That is, in fact, quite a bit of code that doesn’t include all the failed heuristic code I tried to write. Hoo boy!

Part One – Holes

So, as we know, we’ve got a smaller Burrow size for part one. The actual code that solves part one (mostly constant definitions, at this point) is below:

# Constants --------------------------------------------------------------------

#= Test input burrow state
| #############
| #...........#
| ###B#C#B#D###
|   #A#D#C#A#
|   #########
=#
const TESTBURROW = Burrow(
    Hallway(1),
    Hallway(2),                Hallway(3),
    Room(Amber, 1,  Bronze()), Room(Amber, 2,  Amber()),
    Hallway(4),                Hallway(5),
    Room(Bronze, 1, Copper()), Room(Bronze, 2, Desert()),
    Hallway(6),                Hallway(7),
    Room(Copper, 1, Bronze()), Room(Copper, 2, Copper()),
    Hallway(8),                Hallway(9),
    Room(Desert, 1, Desert()), Room(Desert, 2, Amber()),
    Hallway(10),               Hallway(11)
)

#= Real input burrow state
| #############
| #...........#
| ###B#C#B#D###
|   #A#D#C#A#
|   #########
=#
const REALBURROW = Burrow(
    Hallway(1),
    Hallway(2),                Hallway(3),
    Room(Amber, 1,  Desert()), Room(Amber, 2,  Bronze()),
    Hallway(4),                Hallway(5),
    Room(Bronze, 1, Bronze()), Room(Bronze, 2, Desert()),
    Hallway(6),                Hallway(7),
    Room(Copper, 1, Amber()),  Room(Copper, 2, Amber()),
    Hallway(8),                Hallway(9),
    Room(Desert, 1, Copper()), Room(Desert, 2, Copper()),
    Hallway(10),               Hallway(11)
)

# Each index in `NEIGHBORS` contains a vector of the indices that can be reached
# from a given index in `Burrow.locations`, given the standard configuration
# produced by `Burrow()`. This is a bit brittle, since this constant will need
# to change if the `Burrow.locations` order changes.
const NEIGHBORS = [
    [2], 
    [1, 3],   [2, 4, 6],    [3, 5],   [4],
    [3, 7],   [6, 8, 10],   [7, 9],   [8],
    [7, 11],  [10, 12, 14], [11, 13], [12],
    [11, 15], [14, 16, 18], [15, 17], [16],
    [15, 19], [18]
]

# We'll use the doorway indices to keep track of where the `Room`s are 
# in the `Burrow`
const DOORWAYS = Dict(
    Room{Amber}  => 3,  Room{Bronze} => 7,
    Room{Copper} => 11, Room{Desert} => 15
)

# Solve Part One ---------------------------------------------------------------

part1(test = false) = test ? solve(TESTBURROW) : solve(REALBURROW)

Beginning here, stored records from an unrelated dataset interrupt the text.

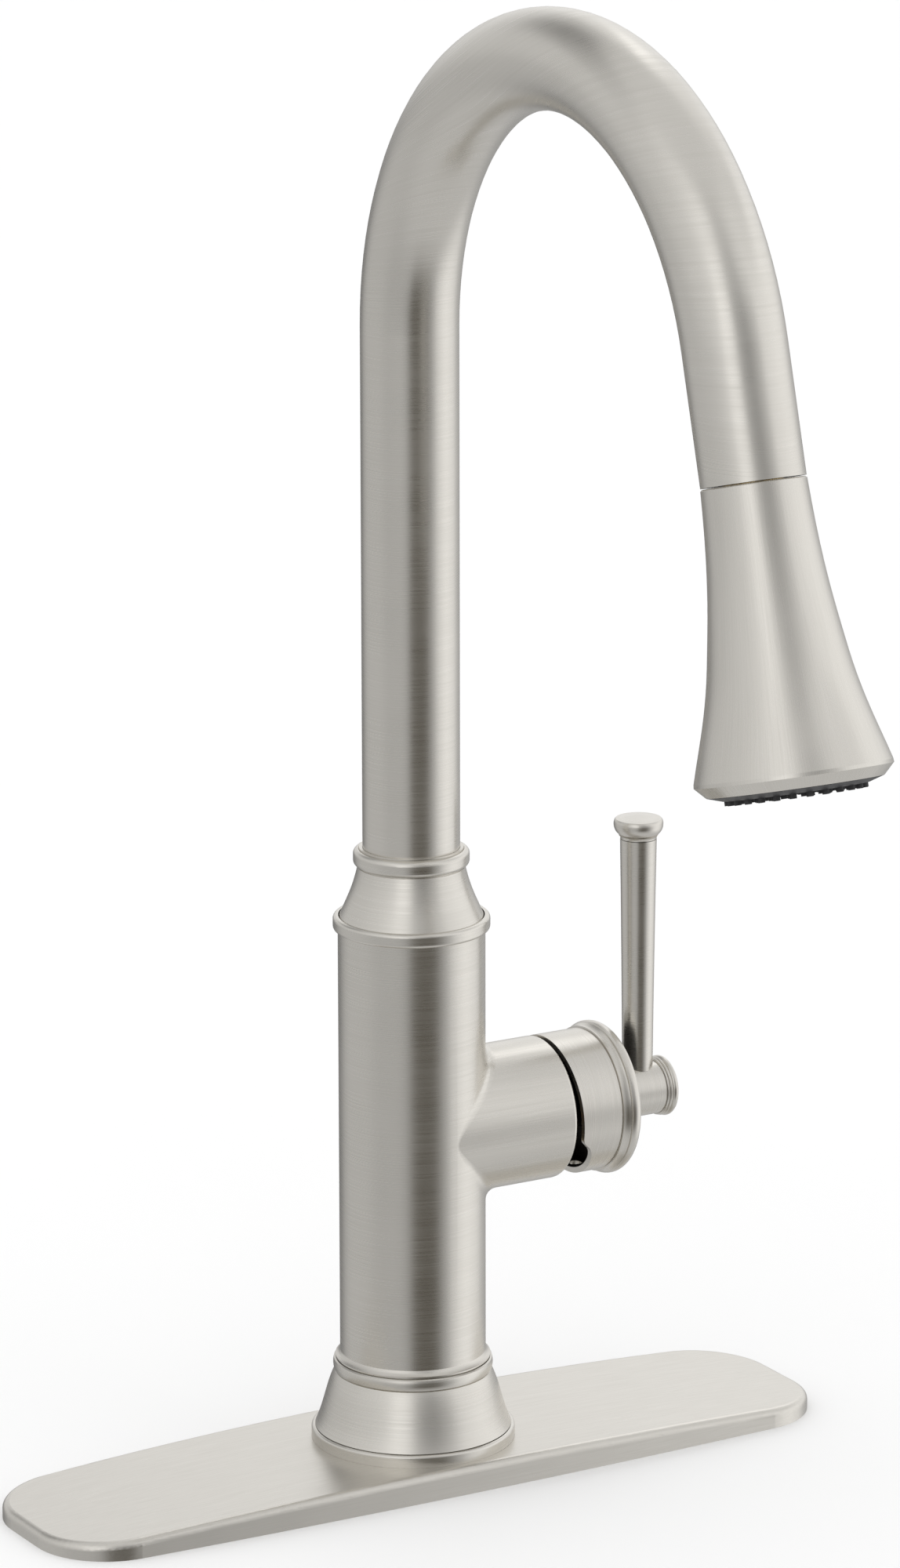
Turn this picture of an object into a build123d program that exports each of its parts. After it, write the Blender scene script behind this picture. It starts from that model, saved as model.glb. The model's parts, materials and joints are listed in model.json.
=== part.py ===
from build123d import *
import os
from math import asin, cos, radians, sin, sqrt

# A pull-down kitchen faucet for one deck hole, with a long deck plate that covers a three-hole drilling.
# Millimetres. The origin is on the column's axis at the top of the sink deck. +Z is up, the spout points
# to -Y, and the handle is on the +X side.

# ---------------------------------------------------------------- clearances and fits
seat_gap = 0.05          # radial play between turned pieces that are screwed or pressed together
running_gap = 0.06       # radial play of a bearing or pin
clear_gap = 0.3          # air between pieces that move past each other
groove = 0.4             # width of a visible shadow line between two fixed pieces

# ---------------------------------------------------------------- deck plate
plate_length = 260.0
plate_width = 67.8       # across the middle
plate_side_bow = 3.3     # how far each long side bows out
plate_end_bow = 0.3
plate_corner = 23.0
plate_height = 8.43      # at the middle
plate_crown = 3.7        # how much lower the top is at the ends
plate_edge = 2.2         # rounding of the top edge
plate_wall = 2.0
plate_seat_depth = 0.23  # how far the flat ring is let into the plate
liner_thickness = 2.2
liner_rib = 3.0

# ---------------------------------------------------------------- base and column
column_radius = 21.65
column_wall = 2.25
column_foot_proud = 1.4  # how far the column's foot stands out over its cove
column_cove_height = 1.5
column_lip = 1.4         # how far the lip at the top of the column's bore stands in
column_lip_height = 2.4
base_foot_flare = 7.55   # the base's outline, each radius measured out from the column's wall
base_waist = (5.6, 17.6)
base_middle = (3.93, 23.5)
base_neck = (1.7, 29.4)
base_bead_flare = 2.1
base_bead_low = 29.9
base_bead_high = 33.0
base_crease = 0.45       # depth of the fine lines above and below the bead
base_top = 33.3
base_web_top = 22.0
base_spigot_wall = 2.6
base_ring_flare = 1.1    # how far the flat ring stands out from the foot
base_ring_top = 12.1
base_ring_round = 0.9
base_seal_section = 1.2
base_seal_rise = 0.66    # height of the seal's middle over the plate's seat
foot_lip = 0.8
top_ring_proud = 1.45
top_ring_bottom = 165.2
top_ring_height = 4.2
top_ring_round = 1.1

# ---------------------------------------------------------------- shank and clamp under the deck
shank_radius = 16.5
shank_wall = 2.2
shank_length = 60.0
shank_play = 0.7         # radial play of the shank in the plate, ring and deck washers
deck_thickness = 12.0
deck_washer_thickness = 2.0
clamp_washer_thickness = 2.0
clamp_washer_radius = 27.0
nut_height = 10.0
nut_across_flats = 44.0
nut_screw_radius = 2.1
nut_screw_circle = 19.6
nut_screw_flats = 5.0
nut_screw_reach = 6.0    # how far the screws stand out under the nut
nut_screw_head = 3.0

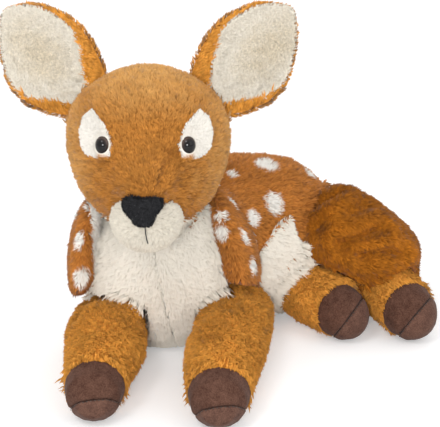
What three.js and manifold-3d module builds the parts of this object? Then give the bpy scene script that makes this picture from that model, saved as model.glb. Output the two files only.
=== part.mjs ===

I’ve also defined the relationships (graph) between the various spaces an amphipod can be and a listing of doorway indices per room type as constants, since these change between puzzle parts.

Part Two – Dig Deep

Same deal as part one, except there are twice as many amphipods and the rooms are twice as deep! Again, we’ll define our inputs and some Burrow metadata as constants and solve.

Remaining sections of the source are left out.